Even the smallest APIs have some kind of documentation. Facebook, Twitter and Google are just a few companies that offer well-documented APIs. These companies have extensive documentation to help programmers understand how to use each API method. A well-documented API is more successfully implemented by developers, which helps your API become more popular with outside vendors. (tweet this) If you have competitors, good documentation can sell your product over your competitor’s.

Don’t Ignore Security Risks

Your API is available to anyone on the Internet, because it runs on a web server. Just like a website, it can be crawled by search engine bots and hackers. If there are parts of your API that shouldn’t be indexed, use the robots.txt file to block crawlers. Always make security a top priority and run security audits periodically. Always use logs to log each login attempt for both successful and failed attempts.

Use Tokens to Verify Users

You only want users who have signed up for your service to use the API. Tokens are dynamically created character strings that uniquely identify a user. You can store these strings in a database and only give access if the user enters the correct user name and password. The token is then used by the API user to access your API’s methods.

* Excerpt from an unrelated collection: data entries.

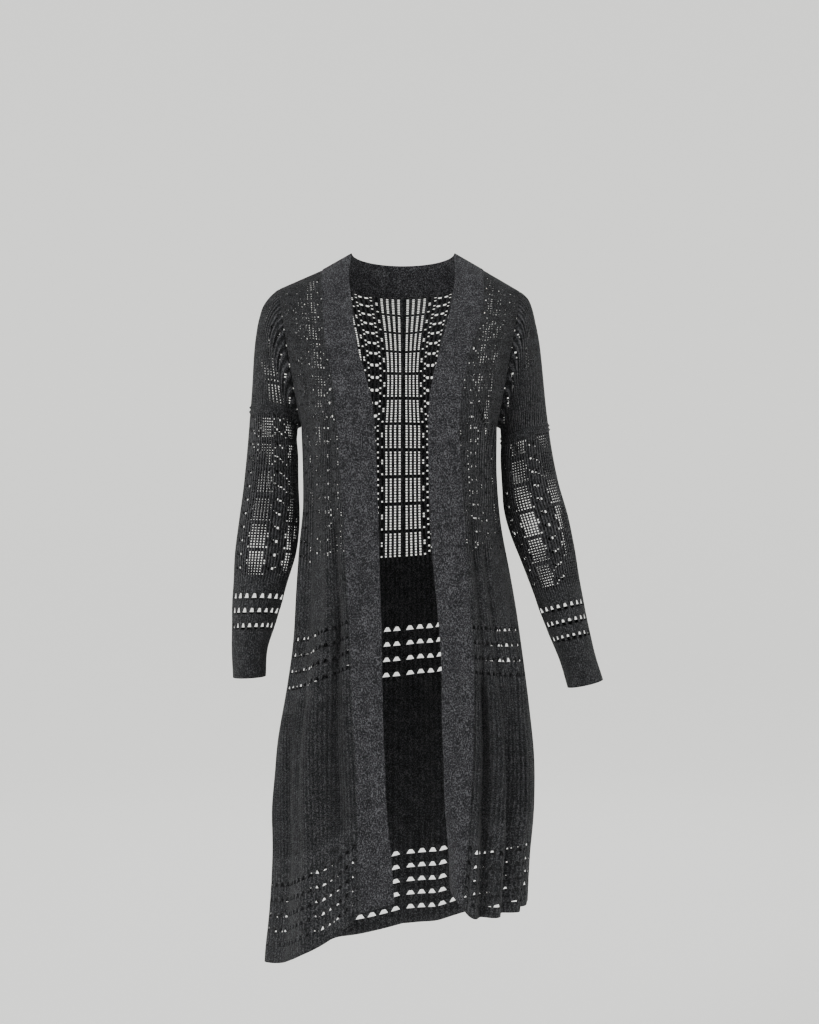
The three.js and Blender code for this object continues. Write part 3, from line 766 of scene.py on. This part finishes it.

# %% [markdown]
# ## Yarn
# The yarn is a fine viscose and wool melange, knitted plain between the openings. What the eye gets from
# it is a charcoal that is never one tone: light and dark fibres make a grain of a millimetre or two, and the
# soft fuzz keeps it matt. The colour mixes three greys by two sizes of noise, and the bump is the V of the
# stitches, drawn at 2.2 and 2.4 mm, because the true 1.4 mm gauge is finer than the render can show. The
# valleys between the wales are in the bump, and in the colour as painted shade, with the bars painted
# lighter.


# %% Colours and nodes
def linear(hex_colour):
    """Linear RGBA of an sRGB hex colour."""
    c = np.array([int(hex_colour[i:i + 2], 16) for i in (1, 3, 5)]) / 255
    return (*np.where(c <= 0.04045, c / 12.92, ((c + 0.055) / 1.055) ** 2.4), 1.0)


def add(tree, kind, settings=None, **inputs):
    """Adds a node, sets its properties, and sets or links its inputs by name, with spaces as underscores, or
    by number after an underscore."""
    node = tree.nodes.new("ShaderNode" + kind)
    for key, value in (settings or {}).items():
        setattr(node, key, value)
    for key, value in inputs.items():
        socket = node.inputs[int(key[1:])] if key[0] == "_" else node.inputs[key.replace("_", " ")]
        if isinstance(value, bpy.types.NodeSocket):
            tree.links.new(value, socket)
        else:
            socket.default_value = value
    return node


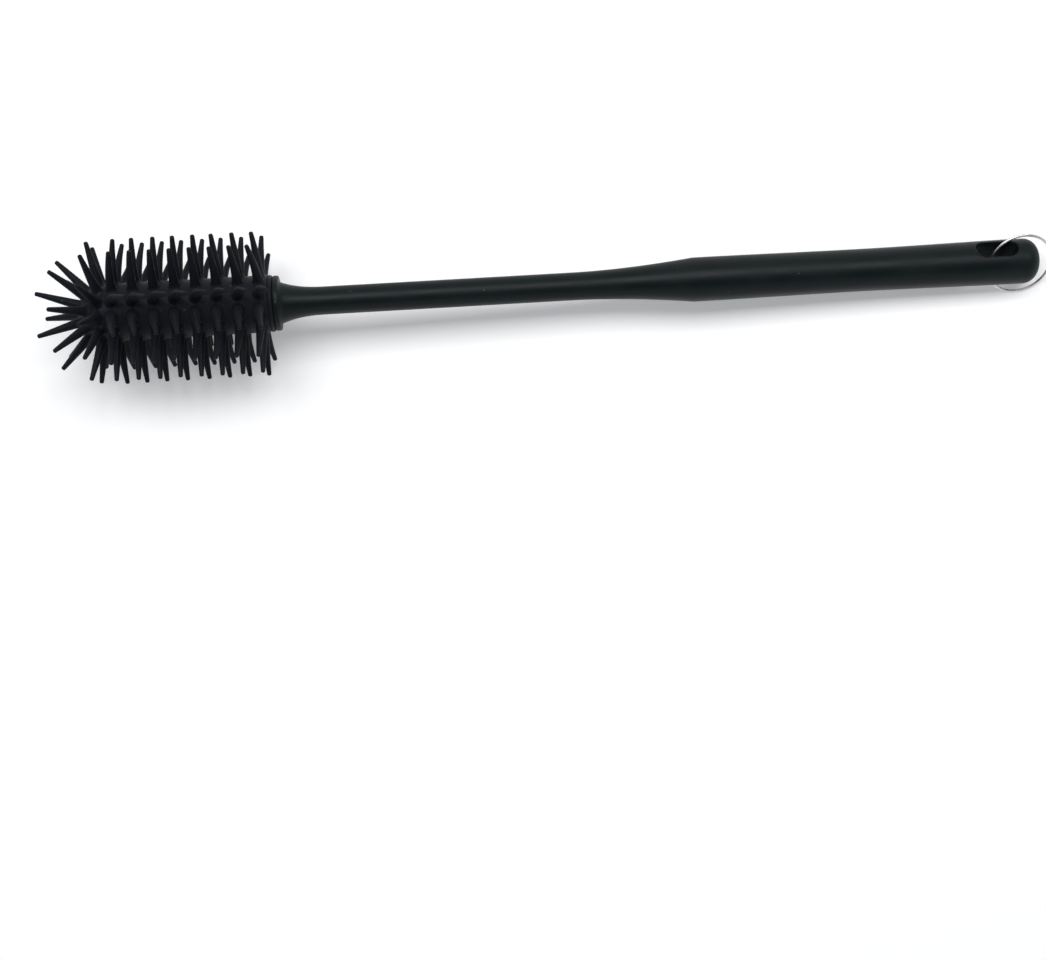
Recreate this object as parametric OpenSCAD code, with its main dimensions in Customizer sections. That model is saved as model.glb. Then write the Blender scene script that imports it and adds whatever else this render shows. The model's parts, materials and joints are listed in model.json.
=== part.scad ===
// Bottle brush: a slim one-piece handle, a soft moulded head with rings of tapered pins,
// and a wire ring for hanging it up.
// The brush is drawn along X, with the seat of its head at x = 0 and its nose towards -X.
// It is then laid on the floor, where it rests on two pins of its last ring and on its grip.

/* [Head] */
// Diameter of the head's body, without its pins
body_d = 17.8; // [16:0.2:24]
// Length of a pin, from the body's surface to the pin's tip
pin_len = 13.8; // [9:0.2:18]
// Diameter of a pin at its root
pin_root_d = 3.1; // [1.8:0.1:3.4]
// Diameter of a pin near its tip
pin_tip_d = 1.3; // [0.8:0.05:1.6]
// Pins in each ring of the straight part, an even number
pin_count = 12; // [8:2:14]
// Rings of pins on the straight part
ring_count = 8; // [7:1:10]
// Distance from one ring of pins to the next
ring_pitch = 6.4; // [5.6:0.1:8]
// Distance from the head's open end to its first ring
end_margin = 4; // [2.6:0.1:6]
// Distance from the last straight ring to the middle of the round nose
nose_margin = 2.4; // [2:0.1:8]
// Slope of the first ring of nose pins, forwards from square to the body
nose_slope = 13; // [5:1:16]
// Further slope of each next ring of nose pins
nose_step = 28.5; // [26:0.5:30]
// Bevel round the head's open end
head_bevel = 0.6; // [0.2:0.1:1]

/* [Spigot inside the head] */
// Diameter of the spigot that holds the head
spigot_d = 8.4; // [6:0.2:10]
// Length of the spigot
spigot_len = 46; // [38:1:50]
// Barbed ribs on the spigot
rib_count = 4; // [2:1:4]
// Distance from one rib to the next
rib_pitch = 9; // [6:0.5:9]
// Height of a rib
rib_h = 0.7; // [0.3:0.1:1]
// Length of a rib's sloping side
rib_len = 2.4; // [1:0.1:4]
// Width of the two keys that stop the head from turning
key_w = 2; // [1.2:0.1:3]
// Height of a key above the spigot
key_h = 1; // [0.5:0.1:1.4]
// Length of a key
key_len = 7; // [4:0.5:8]
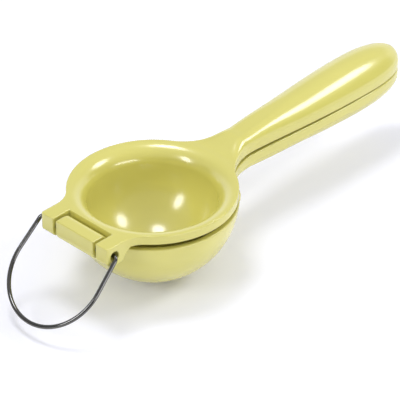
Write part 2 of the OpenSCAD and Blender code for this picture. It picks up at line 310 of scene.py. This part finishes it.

Respond with Standard Data Formats

Using standard protocols makes it easier for programmers to implement your API into their own applications. If you use nonstandard formats, the programmer is forced to learn a new language, and it can mean choosing a competitor’s API over your own. The standard data formats are SOAP XML and JSON. JSON is the more current standard and therefor the way to go.

Don’t Forget Error-Checking

If a method throws an exception error, don’t let the API crash. Instead, create an error message that makes it easy for the developer to identify that an error occurred instead of completing the process. You should document error that can occure, so the programmer can fix the code if the issue is with the programmer’s code. If the API has an error, your audit logs should catch it, and you should automatically send an email to someone who can look into the faulty code. Error-checking handles errors instead of having complete crashes in your code.

Encrypt Sensitive Data

All sensitive data should be encrypted. This data includes medical information, financial transactions or private customer data such as social security numbers. Never create a security hole by using plain text transfers. Always use SSL certificates on web APIs that transfer sensitive data between the end-point program and your web service interface, because hackers can sniff this data. If you make your API a subdirectory in your current web application, you can use the same security certificate that you have for your website.

Conclusion

These tips help you avoid some simple errors that most new API coders forget to implement. Always be sensitive to security issues especially if you pass customer data from the API to an outside vendor.